- [Exercise]: Return all of the lines below exactly as they are.

>> Begin

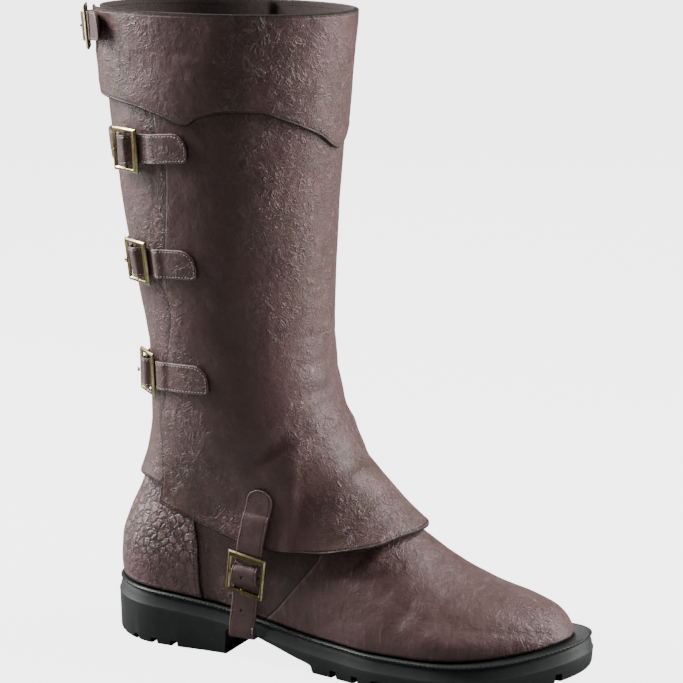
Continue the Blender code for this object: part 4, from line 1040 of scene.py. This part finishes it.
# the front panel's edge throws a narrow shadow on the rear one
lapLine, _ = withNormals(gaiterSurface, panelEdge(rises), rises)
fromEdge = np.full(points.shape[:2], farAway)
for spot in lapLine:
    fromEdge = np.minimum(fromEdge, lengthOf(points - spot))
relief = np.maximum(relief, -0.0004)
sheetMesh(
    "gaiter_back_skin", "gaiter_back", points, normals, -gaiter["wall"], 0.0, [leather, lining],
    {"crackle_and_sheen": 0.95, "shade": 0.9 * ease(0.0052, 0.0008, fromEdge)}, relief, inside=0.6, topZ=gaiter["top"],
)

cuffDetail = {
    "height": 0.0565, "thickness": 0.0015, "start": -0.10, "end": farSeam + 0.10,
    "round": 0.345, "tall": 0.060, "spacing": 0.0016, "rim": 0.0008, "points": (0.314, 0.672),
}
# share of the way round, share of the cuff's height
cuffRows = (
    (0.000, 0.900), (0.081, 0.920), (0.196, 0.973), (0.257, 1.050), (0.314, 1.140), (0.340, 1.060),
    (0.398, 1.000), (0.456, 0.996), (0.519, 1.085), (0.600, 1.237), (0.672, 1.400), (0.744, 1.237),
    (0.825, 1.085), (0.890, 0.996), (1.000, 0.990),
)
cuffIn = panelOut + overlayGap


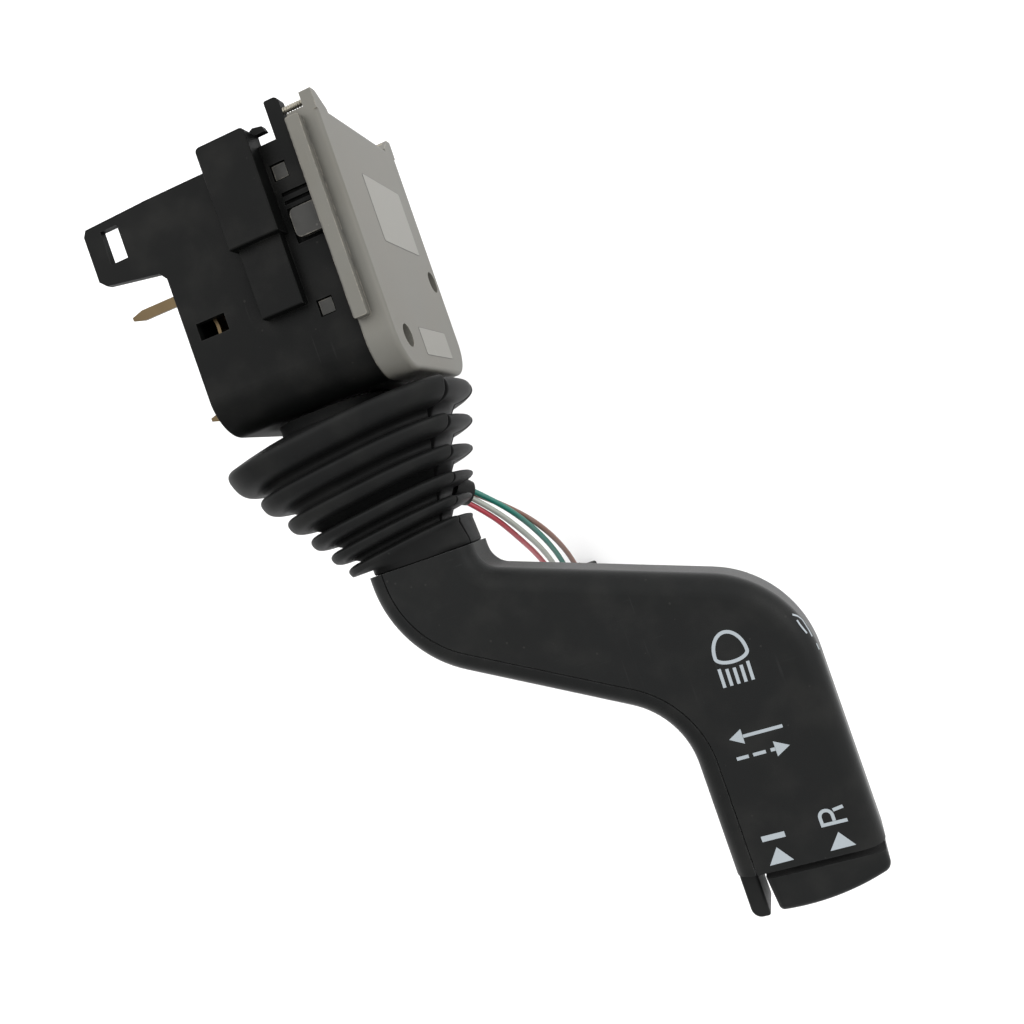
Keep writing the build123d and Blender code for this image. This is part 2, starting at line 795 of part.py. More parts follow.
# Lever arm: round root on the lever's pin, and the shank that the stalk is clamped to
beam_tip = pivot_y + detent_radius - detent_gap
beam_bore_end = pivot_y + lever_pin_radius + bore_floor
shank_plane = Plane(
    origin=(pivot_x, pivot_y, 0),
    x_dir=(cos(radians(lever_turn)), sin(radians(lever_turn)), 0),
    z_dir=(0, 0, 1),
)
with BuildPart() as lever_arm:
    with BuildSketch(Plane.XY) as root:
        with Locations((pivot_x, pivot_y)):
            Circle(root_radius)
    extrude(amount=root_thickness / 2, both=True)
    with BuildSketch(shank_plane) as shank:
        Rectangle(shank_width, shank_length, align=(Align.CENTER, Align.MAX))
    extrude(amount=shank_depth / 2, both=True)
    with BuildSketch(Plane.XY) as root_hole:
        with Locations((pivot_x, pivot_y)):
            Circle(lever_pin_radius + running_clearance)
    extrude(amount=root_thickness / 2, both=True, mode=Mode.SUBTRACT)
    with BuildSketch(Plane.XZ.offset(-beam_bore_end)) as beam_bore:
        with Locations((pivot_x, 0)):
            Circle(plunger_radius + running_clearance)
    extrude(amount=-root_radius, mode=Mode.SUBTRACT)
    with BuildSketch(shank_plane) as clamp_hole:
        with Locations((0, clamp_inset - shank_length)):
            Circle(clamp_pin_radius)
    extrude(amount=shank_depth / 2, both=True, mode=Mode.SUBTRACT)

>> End

- [Final answer]:
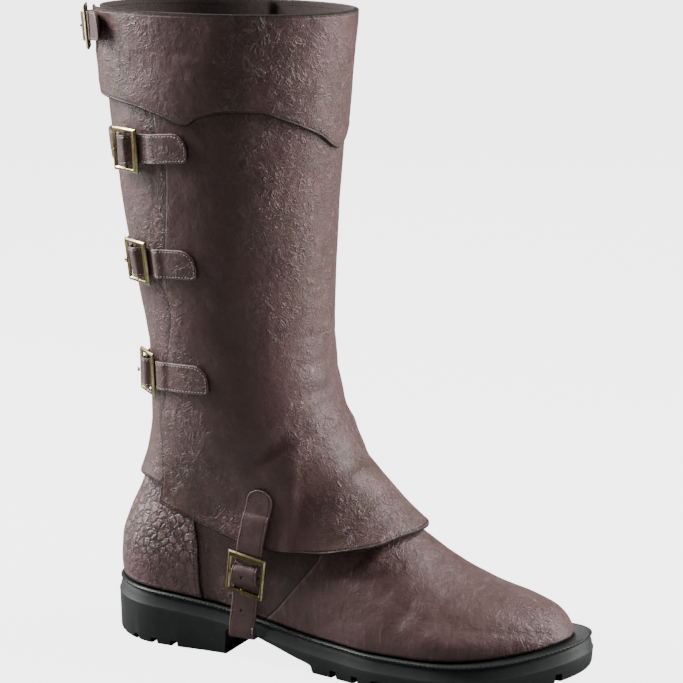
Continue the Blender code for this object: part 4, from line 1040 of scene.py. This part finishes it.
# the front panel's edge throws a narrow shadow on the rear one
lapLine, _ = withNormals(gaiterSurface, panelEdge(rises), rises)
fromEdge = np.full(points.shape[:2], farAway)
for spot in lapLine:
    fromEdge = np.minimum(fromEdge, lengthOf(points - spot))
relief = np.maximum(relief, -0.0004)
sheetMesh(
    "gaiter_back_skin", "gaiter_back", points, normals, -gaiter["wall"], 0.0, [leather, lining],
    {"crackle_and_sheen": 0.95, "shade": 0.9 * ease(0.0052, 0.0008, fromEdge)}, relief, inside=0.6, topZ=gaiter["top"],
)

cuffDetail = {
    "height": 0.0565, "thickness": 0.0015, "start": -0.10, "end": farSeam + 0.10,
    "round": 0.345, "tall": 0.060, "spacing": 0.0016, "rim": 0.0008, "points": (0.314, 0.672),
}
# share of the way round, share of the cuff's height
cuffRows = (
    (0.000, 0.900), (0.081, 0.920), (0.196, 0.973), (0.257, 1.050), (0.314, 1.140), (0.340, 1.060),
    (0.398, 1.000), (0.456, 0.996), (0.519, 1.085), (0.600, 1.237), (0.672, 1.400), (0.744, 1.237),
    (0.825, 1.085), (0.890, 0.996), (1.000, 0.990),
)
cuffIn = panelOut + overlayGap


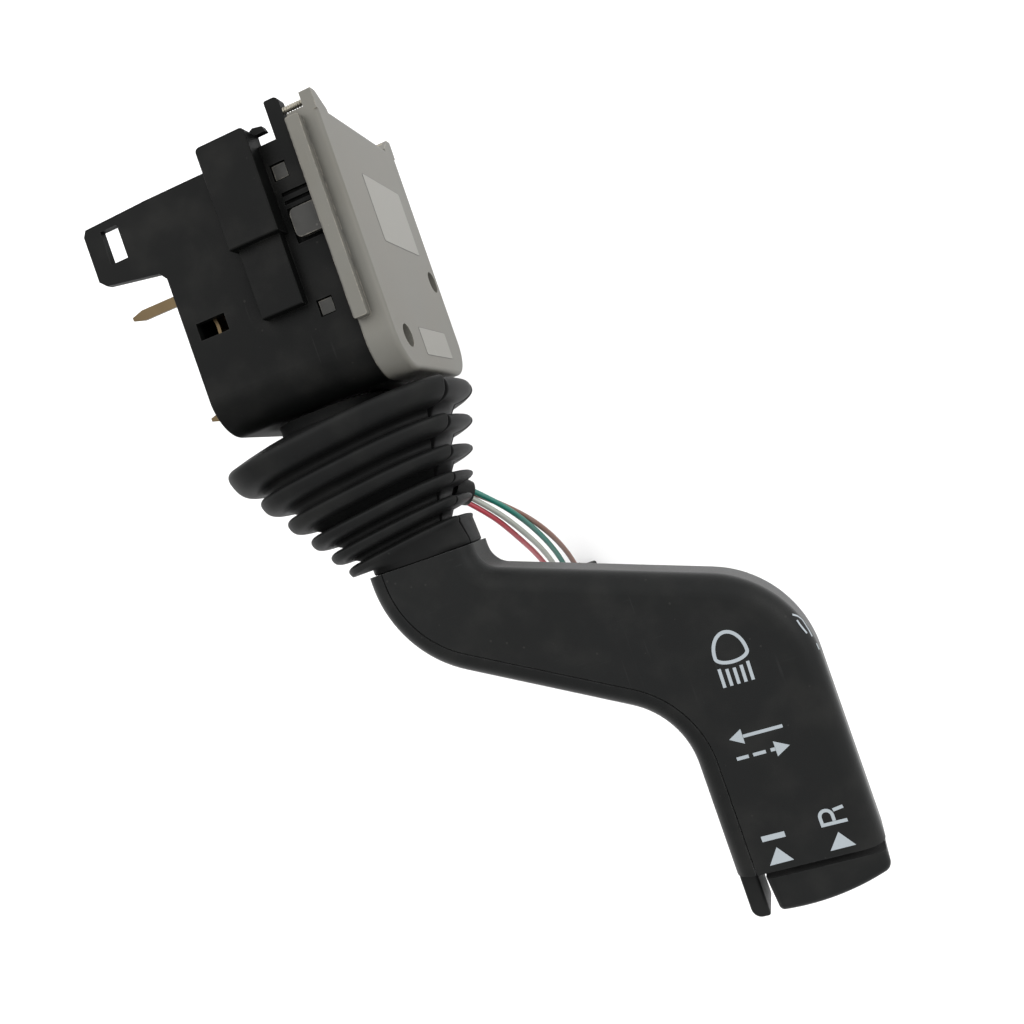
Keep writing the build123d and Blender code for this image. This is part 2, starting at line 795 of part.py. More parts follow.
# Lever arm: round root on the lever's pin, and the shank that the stalk is clamped to
beam_tip = pivot_y + detent_radius - detent_gap
beam_bore_end = pivot_y + lever_pin_radius + bore_floor
shank_plane = Plane(
    origin=(pivot_x, pivot_y, 0),
    x_dir=(cos(radians(lever_turn)), sin(radians(lever_turn)), 0),
    z_dir=(0, 0, 1),
)
with BuildPart() as lever_arm:
    with BuildSketch(Plane.XY) as root:
        with Locations((pivot_x, pivot_y)):
            Circle(root_radius)
    extrude(amount=root_thickness / 2, both=True)
    with BuildSketch(shank_plane) as shank:
        Rectangle(shank_width, shank_length, align=(Align.CENTER, Align.MAX))
    extrude(amount=shank_depth / 2, both=True)
    with BuildSketch(Plane.XY) as root_hole:
        with Locations((pivot_x, pivot_y)):
            Circle(lever_pin_radius + running_clearance)
    extrude(amount=root_thickness / 2, both=True, mode=Mode.SUBTRACT)
    with BuildSketch(Plane.XZ.offset(-beam_bore_end)) as beam_bore:
        with Locations((pivot_x, 0)):
            Circle(plunger_radius + running_clearance)
    extrude(amount=-root_radius, mode=Mode.SUBTRACT)
    with BuildSketch(shank_plane) as clamp_hole:
        with Locations((0, clamp_inset - shank_length)):
            Circle(clamp_pin_radius)
    extrude(amount=shank_depth / 2, both=True, mode=Mode.SUBTRACT)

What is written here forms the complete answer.